Beat poetry is some of the only poetry I can still read. Everything else seems so forced, like the authors chose from a list of poetry-words to make it sound extra poemy.
As far as tips for writing in the same vein, I think listening is the biggest thing. Even at its most disjointed, Beat verse was really focused on rhythm. Listen to Ginsberg and Kerouac read, there's some great recordings of them. Corso, too, with his weird voice. Listen to a lot of Bird, Dizzy, and Monk, whose bop jazz work informed a lot of the rhythm of the original Beat poetry. Of course, I'm not suggesting that you write within the Jazz context necessarily, that would just make your work sound like theirs. But it's helpful to see the way they translated their total environment into their work. To really get at what their point was, I think you'd have to write with your own context in mind, to get into your own rhythms.

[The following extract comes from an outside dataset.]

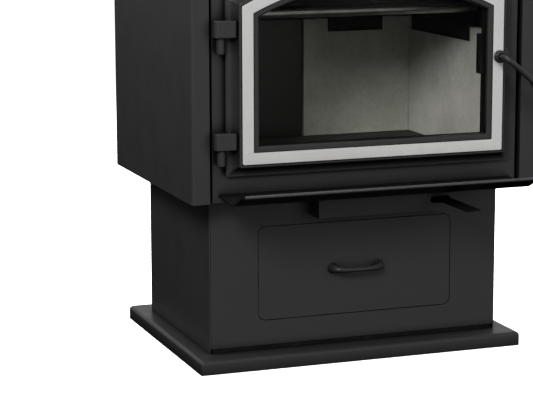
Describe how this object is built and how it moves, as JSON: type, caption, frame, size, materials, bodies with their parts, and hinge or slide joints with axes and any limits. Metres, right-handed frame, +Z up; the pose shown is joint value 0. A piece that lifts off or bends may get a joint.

well, here's the vastly underappreciated kenneth patchen, whose best work is not on youtube.
as far as tips go, i've been a poim monkey for awhile and been to my fair share of the open mics and what have you. i have to say that as much as i like some of the original beat stuff i get pretty tired of hearing people cop that style for their own work. seems all one hears is the beat style, the hip hop style, or the slam style all of which get old pretty quick as far as i'm concerned and tend to detract from actual poetry which is about giving voice to the breath of life that moves through you, for lack of a better way of putting it. if you're serious about poetry i'd recommend cultivating that capacity rather than doing beat poetry, but hell, whatever floats your boat.
If you were looking to write in the Beat style, it might be helpful to look at some of the people that may be considered as proto or kinda pre-Beat. People like Kenneth Rexroth, Galway Kinnel, WS Merwin, Denise Levertov. All post WWII poets writing what's loosely defined as open form.
There are two really great collections - Naked Poetry: Recent American Poetry in Open Forms (1969) and New Naked Poetry (1976). Ginsberg is in there, too. So are a lot of others writing in that era.
Very good pointers here and damn, actually Storm was the thing that got the very old idea of trying something like this running again for me. Brilliant stuff.